Israel captured the West Bank, East Jerusalem and the Gaza Strip, land the Palestinians want included in a future state, in the 1967 Mideast war.

The deputy foreign minister went on to say it was "very clear that the Palestinians are not interested in a Palestinian state".

Asked if she could see Israel incorporating the occupied West Bank, she said: "I think Judea and Sumeria are definitely going to be under Israeli control. The Palestinians should decide whether they want to live peacefully with us.

"If they would like to declare war on Israel, what was proven in the last 70 years was that Israel can win every single battle and every single war that the neighbours are declaring."

The Balfour declaration is celebrated by Israelis while Palestinians view it as a political injustice.

The declaration was the result of discussions between British Jewish leaders seeking political recognition of their goal of Jewish statehood and British politicians embroiled in the First World War.

Written by British Foreign Secretary Lord Arthur Balfour and addressed to Lord Lionel Walter Rothschild, a British financier and proponent of Zionism, the declaration promised British assistance to create a Jewish homeland.

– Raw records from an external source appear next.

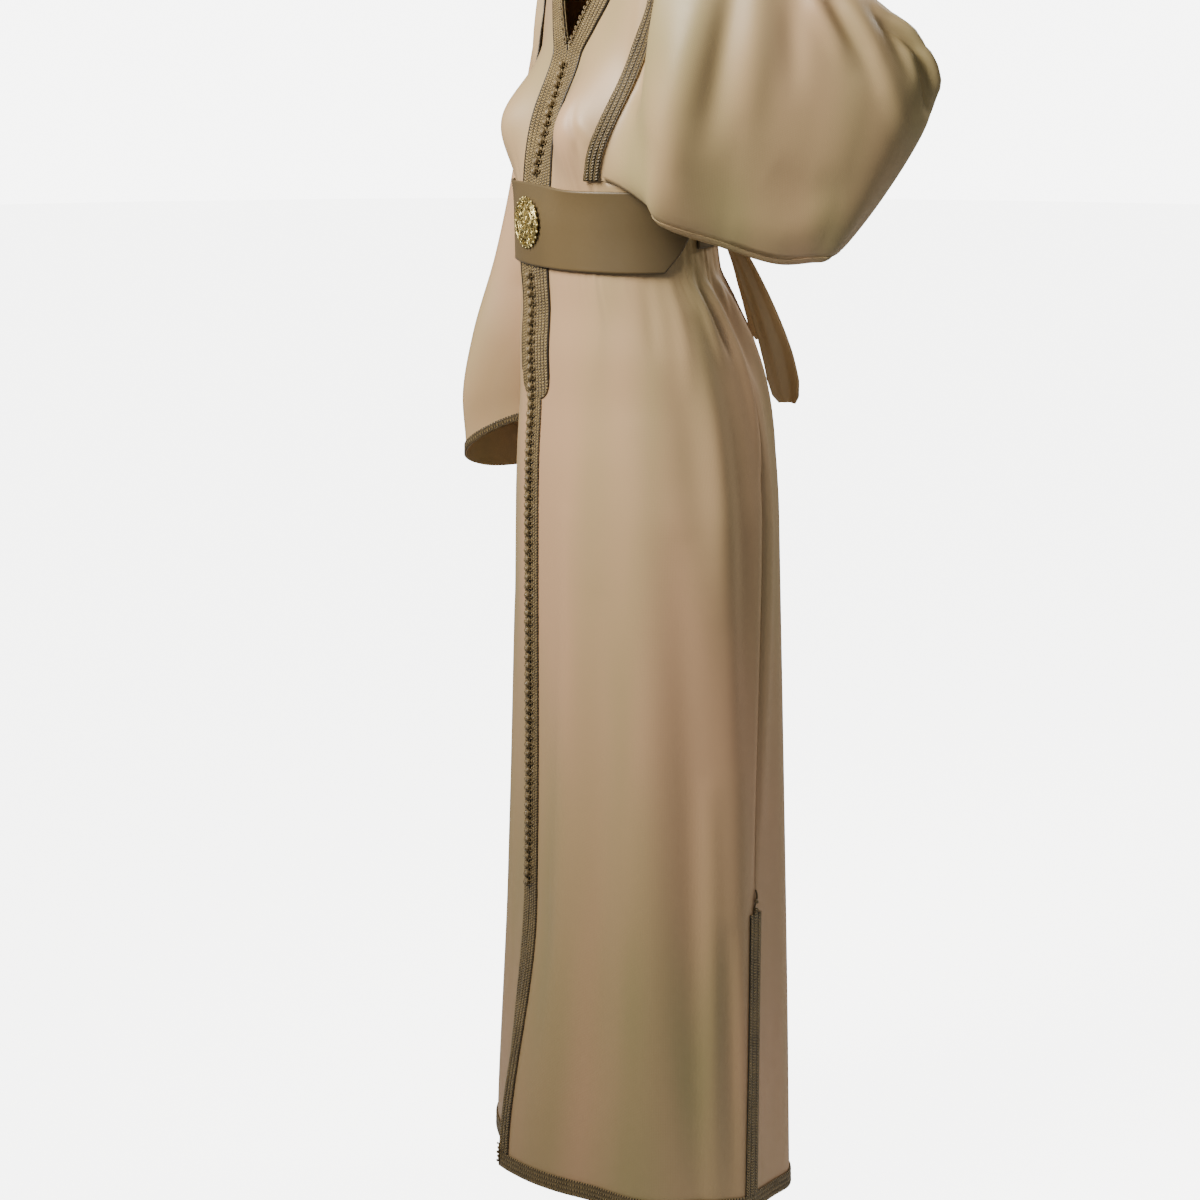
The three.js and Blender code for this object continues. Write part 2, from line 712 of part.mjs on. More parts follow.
// Sleeves
const leftSleeve = sleeveGrid(left, back, 1, LEFT_SLEEVE);
const rightSleeve = sleeveGrid(right, back, -1, RIGHT_SLEEVE);
add("sleeve_left", wall(leftSleeve, -half, half, true), SATIN);
add("sleeve_right", wall(rightSleeve, -half, half, true), SATIN);
const leftCuff = leftSleeve.slice(-2);
const rightCuff = rightSleeve.slice(-2);
add("cuff_braid_left", wall(leftCuff, onCloth, onCloth + BRAID, true), BRAID_COLOUR);
add("cuff_braid_right", wall(rightCuff, onCloth, onCloth + BRAID, true), BRAID_COLOUR);

// Braid and trims on the panels' own points
const bandEnd = rowAt(BAND_END_Z);
const slitTop = rowAt(SLIT_TOP_Z);
const hemRow = ROWS.length - 1;
const bandColumns = INNER_COLUMNS.length - 1;
for (const [side, grid] of [["left", left], ["right", right]]) {
  const braid = (name, rowFrom, rowTo, columnFrom, columnTo) => {
    const strip = cutGrid(grid, rowFrom, rowTo, columnFrom, columnTo);
    add(`${name}_${side}`, wall(strip, onCloth, onCloth + BRAID), BRAID_COLOUR);
  };
  const last = frontColumns - 1;
  braid("front_band", 0, bandEnd, 0, bandColumns);
  braid("front_edge_trim", bandEnd, hemRow - 1, 0, 2);
  braid("hem_trim_front", hemRow - 1, hemRow, 0, last);
  braid("slit_trim_front", slitTop, hemRow - 1, last - 2, last);
}
const backLast = backColumns - 1;
const backStrip = (name, rowFrom, rowTo, columnFrom, columnTo, inner) => {
  const strip = cutGrid(back, rowFrom, rowTo, columnFrom, columnTo);
  add(name, wall(strip, inner, inner + BRAID), BRAID_COLOUR);
};
backStrip("hem_trim_back", hemRow - 1, hemRow, 0, backLast, onCloth);
backStrip("slit_trim_back_left", slitTop, hemRow - 1, 0, 2, onCloth);
backStrip("slit_trim_back_right", slitTop, hemRow - 1, backLast - 2, backLast, onCloth);

// Braid over the sleeve seams
const onSleeve = SLEEVE_LIFT + half + GAP + 0.1;
const armholeEnd = LAST_BODICE;
const armholeBraid = (name, grid, columnFrom, columnTo, lift = onSleeve) => {
  const strip = cutGrid(grid, 0, armholeEnd, columnFrom, columnTo);
  add(name, wall(strip, lift, lift + BRAID), BRAID_COLOUR);
};
armholeBraid("armhole_braid_front_left", left, frontColumns - 4, frontColumns - 2);
armholeBraid("armhole_braid_front_right", right, frontColumns - 4, frontColumns - 2);
armholeBraid("armhole_braid_back_left", back, 1, 3);
armholeBraid("armhole_braid_back_right", back, backLast - 3, backLast - 1, onSleeve + 0.4);

// Belt, brooch, sash and knot
const beltEnd = (z) => along(BELT_ENDS, "z", z, "angle");
const beltPanel = beltGrid(BELT_TOP_Z, BELT_LOW_Z, 4, 26, (z) => -beltEnd(z), beltEnd);
add("belt_panel", wall(beltPanel, BELT_LIFT, BELT_LIFT + BELT_THICK), BELT_COLOUR);
const backBelt = beltGrid(BACK_BELT_TOP_Z, BACK_BELT_LOW_Z, 2, 20, () => 109, () => 251);
add("belt_back", wall(backBelt, BACK_BELT_LIFT, BACK_BELT_LIFT + BACK_BELT_THICK), BELT_COLOUR);
add("brooch", broochSolid(), METAL);
add("sash_knot", knotSolid(), BELT_COLOUR);
add("sash_end_long", sashEnd(LONG_END), BELT_COLOUR);
add("sash_end_short", sashEnd(SHORT_END), BELT_COLOUR);

// Buttons above and below the belt
add("buttons_upper", buttonRow(NECK_V_Z, BELT_TOP_Z + 7, UPPER_BUTTON_LIFT), BUTTON_COLOUR);
add("buttons_lower", buttonRow(BELT_LOW_Z - 6, SLIT_TOP_Z - 8, LOWER_BUTTON_LIFT), BUTTON_COLOUR);

export default group;
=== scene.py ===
"""Long belted kaftan: cloth, braid, buttons, belt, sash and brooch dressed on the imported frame."""

import logging
import math
from dataclasses import dataclass, field
from enum import Enum
from functools import partial
from typing import Callable, Sequence

import bpy
import numpy as np
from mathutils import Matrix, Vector


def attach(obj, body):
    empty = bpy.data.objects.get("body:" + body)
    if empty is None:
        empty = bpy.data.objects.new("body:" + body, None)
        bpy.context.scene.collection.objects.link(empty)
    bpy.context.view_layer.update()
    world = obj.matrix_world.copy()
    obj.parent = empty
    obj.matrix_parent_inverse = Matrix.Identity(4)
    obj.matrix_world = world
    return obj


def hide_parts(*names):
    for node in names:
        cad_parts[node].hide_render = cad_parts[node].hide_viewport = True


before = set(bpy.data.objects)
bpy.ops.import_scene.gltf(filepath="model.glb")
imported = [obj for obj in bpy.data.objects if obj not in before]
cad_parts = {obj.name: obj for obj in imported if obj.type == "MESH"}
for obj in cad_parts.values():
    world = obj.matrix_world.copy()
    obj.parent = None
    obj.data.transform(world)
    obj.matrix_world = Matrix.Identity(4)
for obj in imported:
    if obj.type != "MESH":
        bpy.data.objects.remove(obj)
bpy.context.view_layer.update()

LOG = logging.getLogger("kaftan")
MM = 0.001
DEG = math.pi / 180.0
FULL_TURN = 6.283
UV_UNIT = 0.01
WELD = 1e-6

Grid = np.ndarray
Colour = tuple[float, float, float, float]
Edge = Callable[[Grid], Grid]
Line = tuple[tuple[float, float], ...]
Piece = bpy.types.Object
Material = bpy.types.Material
Tree = bpy.types.NodeTree
Node = bpy.types.Node
Socket = bpy.types.NodeSocket


class Side(Enum):
    """The garment's left or right."""

    LEFT = 1
    RIGHT = -1

    @property
    def label(self) -> str:
        """The side as it stands in the names of pieces."""
        return self.name.lower()


class Curve:
    """Smooth value between the rows of a table, without overshoot."""

    def __init__(self, rows: Sequence[tuple[float, float]]) -> None:
        """Keep the rows in rising order and work out the slopes.

        Args:
            rows: Pairs of key and value.
        """
        ordered = sorted(rows)
        self.keys = np.array([row[0] for row in ordered], dtype=float)
        self.values = np.array([row[1] for row in ordered], dtype=float)
        rise = np.diff(self.values) / np.diff(self.keys)
        slopes = np.zeros(len(ordered))
        slopes[0] = rise[0]
        slopes[-1] = rise[-1]
        before = rise[:-1]
        after = rise[1:]
        total = np.where(np.abs(before + after) < 1e-12, 1.0, before + after)
        slopes[1:-1] = np.where(before * after <= 0, 0.0, 2 * before * after / total)
        self.slopes = slopes

    def __call__(self, at: Grid) -> Grid:
        """Value at one or more keys.

        Args:
            at: Keys.

        Returns:
            The smooth values.
        """
        at = np.clip(np.asarray(at, dtype=float), self.keys[0], self.keys[-1])
        row = np.clip(np.searchsorted(self.keys, at, side="right") - 1, 0, len(self.keys) - 2)
        span = self.keys[row + 1] - self.keys[row]
        t = (at - self.keys[row]) / span
        a = self.values[row]
        b = self.values[row + 1]
        ease = t * t * (3 - 2 * t)
        leave = t * (1 - t) ** 2 * span * self.slopes[row]
        arrive = t * t * (t - 1) * span * self.slopes[row + 1]
        return a + (b - a) * ease + leave + arrive


def within_half_turn(angle: Grid) -> Grid:
    """Angles that count on round the back, brought within 180 degrees."""
    return np.where(angle > 180, angle - 360, angle)


def smooth(start: float, end: float, at: Grid) -> Grid:
    """Soft step from 0 at start to 1 at end.

    Args:
        start: Where the step begins.
        end: Where it is full.
        at: Places.

    Returns:
        Shares from 0 to 1.
    """
    t = np.clip((np.asarray(at, dtype=float) - start) / (end - start), 0, 1)
    return t * t * (3 - 2 * t)


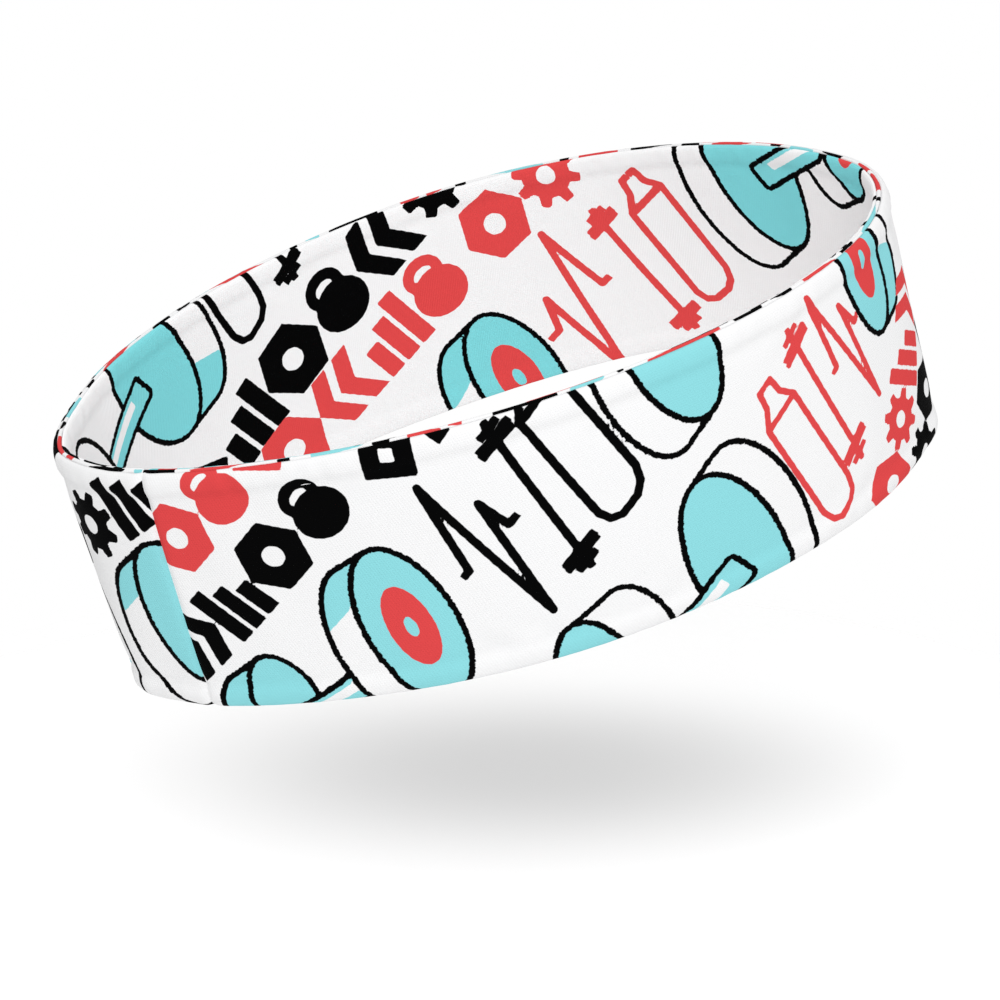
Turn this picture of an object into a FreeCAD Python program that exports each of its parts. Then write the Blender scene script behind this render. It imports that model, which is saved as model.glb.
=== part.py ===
"""Two-layer stretch headband: a sewn fabric tube that stands open on its lower edge.

Units are millimetres and +Z is up, along the axis of the loop. The long way of the loop
runs along X and its front faces -Y. The origin is the middle of the footprint.

The wall is drawn from one reference surface, ruled between a lower and an upper oval.
A swell is a distance outwards from that surface, and a negative swell lies inside it.
"""
import FreeCAD
import Part
import math
import os

# Driving dimensions of the loop
BAND_HEIGHT = 66.0
LOOP_CENTRE_Y = -6.75

# Each oval: half length, half depth, how far its middle shifts to the rear, how much its
# right side is fuller, and how far its quarters draw in, on average and more to the rear.
LOWER_OVAL = (110.5, 67.3, 6.2, 0.051, -0.016, -0.055)
UPPER_OVAL = (105.0, 66.6, 8.0, 0.060, 0.020, -0.007)
LOOP_POINTS = 72

# Fabric and the soft roll at each edge
FABRIC = 0.65
LAYER_GAP = 0.1
EDGE_STRIP_WIDTH = 1.8
EDGE_STRIP_BASE_SPREAD = 0.7
ROLL_TOP = 0.8
ROLL_MIDDLE = 2.6
ROLL_END = 6.5
OUTER_SWELLS = (0.8, 1.5, 0.9)
LINING_SWELLS = (0.7, 0.8, 0.3)

# Margins turned in at the two edges
EDGE_MARGIN_THICKNESS = 1.1
EDGE_MARGIN_START = 1.3
EDGE_MARGIN_END = 6.3
OUTER_MARGIN_SWELL = 0.15
LINING_MARGIN_SWELL = -1.25

# Back seam of each layer: its place round the loop and its two opened margins
BACK_SEAM_ANGLE = math.radians(-145.0)
BACK_MARGIN_WIDTH = 6.0
BACK_MARGIN_THICKNESS = 0.5
BACK_MARGIN_HALF_GAP = 0.3
BACK_MARGIN_EDGE_CLEARANCE = 7.0
BACK_MARGIN_POINTS = 9
OUTER_BACK_MARGIN_SWELL = -0.1
LINING_BACK_MARGIN_SWELL = -1.15

# Sewing thread
THREAD_RADIUS = 0.15
STITCH_LENGTH = 2.2
STITCH_PITCH = 3.0
EDGE_THREAD_DEPTH = 1.0


def oval_point(oval, angle):
    """Point of an oval at an angle round the loop, before any swell."""
    half_length, half_depth, rear_shift, fullness, pull, rear_pull = oval
    across = math.sin(angle)
    along = math.cos(angle)
    draw = 1 + (pull + rear_pull * across) * (math.cos(4 * angle) - 1) / 2
    depth = half_depth * across * (1 + fullness * along) + rear_shift * across ** 2
    return half_length * along * draw, depth * draw + LOOP_CENTRE_Y


def reference_point(angle, height):
    """Point of the reference wall at an angle and a height."""
    share = height / BAND_HEIGHT
    lower_x, lower_y = oval_point(LOWER_OVAL, angle)
    upper_x, upper_y = oval_point(UPPER_OVAL, angle)
    return lower_x + (upper_x - lower_x) * share, lower_y + (upper_y - lower_y) * share


def wall_point(angle, height, swell):
    """Point at a swell outwards from the reference wall."""
    step = 0.001
    x, y = reference_point(angle, height)
    before_x, before_y = reference_point(angle - step, height)
    after_x, after_y = reference_point(angle + step, height)
    along_x = after_x - before_x
    along_y = after_y - before_y
    length = math.hypot(along_x, along_y)
    out_x = along_y / length
    out_y = -along_x / length
    return FreeCAD.Vector(x + swell * out_x, y + swell * out_y, height)


def loop_wire(height, swell):
    """Closed smooth wire round the loop."""
    angles = [2 * math.pi * i / LOOP_POINTS for i in range(LOOP_POINTS)]
    curve = Part.BSplineCurve()
    curve.interpolate(Points=[wall_point(a, height, swell) for a in angles], PeriodicFlag=True)
    return Part.Wire([curve.toShape()])


def loop_solid(section):
    """Solid bounded by the wires of a section, a list of (height, swell)."""
    wires = [loop_wire(height, swell) for height, swell in section]
    return Part.makeLoft(wires, True, True)


def ring(outer_section, inner_section):
    """Closed ring of fabric between two sections of the same heights."""
    return loop_solid(outer_section).cut(loop_solid(inner_section))


def from_both_edges(distances, swells):
    """Section that is the same at the lower and the upper edge."""
    lower = list(zip(distances, swells))
    upper = [(BAND_HEIGHT - distance, swell) for distance, swell in reversed(lower)]
    return lower + upper


def thicker(section, thickness):
    """The same section, moved inwards by a thickness."""
    return [(height, swell - thickness) for height, swell in section]


def make_outer_panel():
    section = from_both_edges((ROLL_TOP, ROLL_MIDDLE, ROLL_END), OUTER_SWELLS)
    return ring(section, thicker(section, FABRIC))


def make_lining_panel():
    swells = [FABRIC - EDGE_STRIP_WIDTH - swell for swell in LINING_SWELLS]
    section = from_both_edges((ROLL_TOP, ROLL_MIDDLE, ROLL_END), swells)
    return ring(section, thicker(section, FABRIC))


def make_edge_strip(edge_height, inside_height):
    """Narrow strip that caps an edge, wider where it meets the two panels."""
    outer = sorted([(edge_height, 0.0), (inside_height, EDGE_STRIP_BASE_SPREAD)])
    inner = sorted([(edge_height, -EDGE_STRIP_WIDTH),
                    (inside_height, -EDGE_STRIP_WIDTH - EDGE_STRIP_BASE_SPREAD)])
    return ring(outer, inner)


def make_edge_margin(start_height, end_height, middle_swell):
    """Turned-in margins along an edge, a flat band between the two panels."""
    half = EDGE_MARGIN_THICKNESS / 2
    heights = sorted([start_height, end_height])
    outer = [(height, middle_swell + half) for height in heights]
    return ring(outer, thicker(outer, EDGE_MARGIN_THICKNESS))


def angle_at(distance):
    """Angle round the loop at a signed distance from the back seam."""
    step = math.radians(0.1) * (1 if distance > 0 else -1)
    angle = BACK_SEAM_ANGLE
    travelled = 0.0
    while travelled < abs(distance):
        here = wall_point(angle, BAND_HEIGHT / 2, 0)
        travelled += here.distanceToPoint(wall_point(angle + step, BAND_HEIGHT / 2, 0))
        angle += step
    return angle


def flap_wire(height, angles, outer_swell):
    """Closed wire round one margin of the back seam."""
    inner_swell = outer_swell - BACK_MARGIN_THICKNESS
    outside = [wall_point(a, height, outer_swell) for a in angles]
    inside = [wall_point(a, height, inner_swell) for a in angles]
    outer_curve = Part.BSplineCurve()
    outer_curve.interpolate(outside)
    inner_curve = Part.BSplineCurve()
    inner_curve.interpolate(inside)
    return Part.Wire([
        outer_curve.toShape(),
        Part.LineSegment(outside[-1], inside[-1]).toShape(),
        inner_curve.toShape(),
        Part.LineSegment(inside[0], outside[0]).toShape(),
    ])


def make_back_margins(middle_swell):
    """Two margins of a back seam, opened flat, one each side of the seam."""
    outer_swell = middle_swell + BACK_MARGIN_THICKNESS / 2
    heights = (BACK_MARGIN_EDGE_CLEARANCE, BAND_HEIGHT - BACK_MARGIN_EDGE_CLEARANCE)
    flaps = []
    for side in (-1, 1):
        first = angle_at(side * BACK_MARGIN_HALF_GAP)
        last = angle_at(side * BACK_MARGIN_WIDTH)
        steps = [i / (BACK_MARGIN_POINTS - 1) for i in range(BACK_MARGIN_POINTS)]
        angles = [first + (last - first) * step for step in steps]
        wires = [flap_wire(height, angles, outer_swell) for height in heights]
        flaps.append(Part.makeLoft(wires, True, True))
    return Part.makeCompound(flaps)


def stitch(start, end):
    """One straight stitch of thread, centred between two points."""
    way = (end - start).normalize()
    middle = (start + end) * 0.5
    return Part.makeCylinder(THREAD_RADIUS, STITCH_LENGTH, middle - way * (STITCH_LENGTH / 2), way)


def make_edge_thread(height, swell):
    """Row of stitches all round the loop at one height, evenly spaced."""
    count = 720
    fine = [wall_point(2 * math.pi * i / count, height, swell) for i in range(count + 1)]
    travelled = [0.0]
    for here, there in zip(fine, fine[1:]):
        travelled.append(travelled[-1] + here.distanceToPoint(there))
    stitches = int(travelled[-1] / STITCH_PITCH)
    starts = []
    index = 0
    for i in range(stitches):
        target = travelled[-1] * i / stitches
        while travelled[index + 1] <= target:
            index += 1
        share = (target - travelled[index]) / (travelled[index + 1] - travelled[index])
        starts.append(fine[index] + (fine[index + 1] - fine[index]) * share)
    ends = starts[1:] + starts[:1]
    return Part.makeCompound([stitch(start, end) for start, end in zip(starts, ends)])


def make_back_thread(swell):
    """Upright row of stitches in the gap between the two margins of a back seam."""
    lowest = BACK_MARGIN_EDGE_CLEARANCE
    span = BAND_HEIGHT - 2 * BACK_MARGIN_EDGE_CLEARANCE
    stitches = int(span / STITCH_PITCH)
    heights = [lowest + span * i / stitches for i in range(stitches + 1)]
    points = [wall_point(BACK_SEAM_ANGLE, height, swell) for height in heights]
    return Part.makeCompound([stitch(start, end) for start, end in zip(points, points[1:])])


def all_nodes():
    """Every sub-part by its node name."""
    top = BAND_HEIGHT
    strip_inside = ROLL_TOP - LAYER_GAP
    return {
        "outer_panel": make_outer_panel(),
        "lining_panel": make_lining_panel(),
        "top_edge_strip": make_edge_strip(top, top - strip_inside),
        "bottom_edge_strip": make_edge_strip(0.0, strip_inside),
        "top_outer_margin": make_edge_margin(
            top - EDGE_MARGIN_START, top - EDGE_MARGIN_END, OUTER_MARGIN_SWELL),
        "top_lining_margin": make_edge_margin(
            top - EDGE_MARGIN_START, top - EDGE_MARGIN_END, LINING_MARGIN_SWELL),
        "bottom_outer_margin": make_edge_margin(
            EDGE_MARGIN_START, EDGE_MARGIN_END, OUTER_MARGIN_SWELL),
        "bottom_lining_margin": make_edge_margin(
            EDGE_MARGIN_START, EDGE_MARGIN_END, LINING_MARGIN_SWELL),
        "outer_back_seam_margins": make_back_margins(OUTER_BACK_MARGIN_SWELL),
        "lining_back_seam_margins": make_back_margins(LINING_BACK_MARGIN_SWELL),
        "top_outer_thread": make_edge_thread(top - EDGE_THREAD_DEPTH, OUTER_MARGIN_SWELL),
        "top_lining_thread": make_edge_thread(top - EDGE_THREAD_DEPTH, LINING_MARGIN_SWELL),
        "bottom_outer_thread": make_edge_thread(EDGE_THREAD_DEPTH, OUTER_MARGIN_SWELL),
        "bottom_lining_thread": make_edge_thread(EDGE_THREAD_DEPTH, LINING_MARGIN_SWELL),
        "outer_back_seam_thread": make_back_thread(OUTER_BACK_MARGIN_SWELL),
        "lining_back_seam_thread": make_back_thread(LINING_BACK_MARGIN_SWELL),
    }


def main():
    os.makedirs("parts", exist_ok=True)
    for node, shape in all_nodes().items():
        shape.exportStep(f"parts/{node}.step")
        box = shape.BoundBox
        print(f"{node}: {len(shape.Solids)} solids, valid {shape.isValid()}, "
              f"volume {shape.Volume:.0f} mm3, x {box.XMin:.2f}..{box.XMax:.2f}, "
              f"y {box.YMin:.2f}..{box.YMax:.2f}, z {box.ZMin:.2f}..{box.ZMax:.2f}")


main()
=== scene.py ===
"""Two-layer stretch headband, dressed for the render: printed knit, edge strips and stage.

Every cloth is drawn from the loop's reference wall, which is ruled between a lower and an
upper oval. A swell is a distance outwards from that wall. Design lengths are millimetres
and become metres when a mesh is made. A place on the cloth is (u, v): u runs round the
loop from the middle of the front, positive to the right, and v is the height.
"""
import math

import bpy
import numpy as np
from mathutils import Matrix, Vector


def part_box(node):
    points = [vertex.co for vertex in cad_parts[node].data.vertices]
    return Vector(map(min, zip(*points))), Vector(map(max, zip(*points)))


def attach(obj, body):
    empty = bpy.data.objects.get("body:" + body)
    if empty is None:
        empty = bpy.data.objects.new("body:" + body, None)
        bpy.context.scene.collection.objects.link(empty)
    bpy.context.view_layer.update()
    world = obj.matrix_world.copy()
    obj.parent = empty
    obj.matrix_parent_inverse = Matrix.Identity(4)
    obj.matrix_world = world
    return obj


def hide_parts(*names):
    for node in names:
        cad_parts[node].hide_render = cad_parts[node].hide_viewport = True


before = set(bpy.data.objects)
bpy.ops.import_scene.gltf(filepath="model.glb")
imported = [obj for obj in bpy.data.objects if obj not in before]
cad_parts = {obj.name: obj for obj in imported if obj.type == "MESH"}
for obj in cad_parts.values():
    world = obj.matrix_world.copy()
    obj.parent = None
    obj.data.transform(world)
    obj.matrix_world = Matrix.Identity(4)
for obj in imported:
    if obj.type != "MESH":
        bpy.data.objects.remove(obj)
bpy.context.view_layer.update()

MM = 0.001


# ------------------------------ the reference wall

STRIP_SPREAD = 0.7
STRIP_WIDTH = 1.8
LOOP_CENTRE_Y = -6.75
BACK_SEAM_ANGLE = math.radians(-145.0)
LOOP_SAMPLES = 7201
ANGLE_STEP = 0.001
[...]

"His Majesty's government view with favour the establishment in Palestine of a national home for the Jewish people, and will use their best endeavours to facilitate the achievement of this object," the declaration reads, continuing with the caveat: "It being clearly understood that nothing shall be done which may prejudice the civil and religious rights of existing non-Jewish communities in Palestine."

Israel views the pledge as the first international recognition granted to the Jewish people's desire to return to its historic homeland.

Palestinians see the declaration as the original sin, a harbinger of their "nakba," or catastrophe, the mass displacement that resulted from the war surrounding Israel's creation in 1948.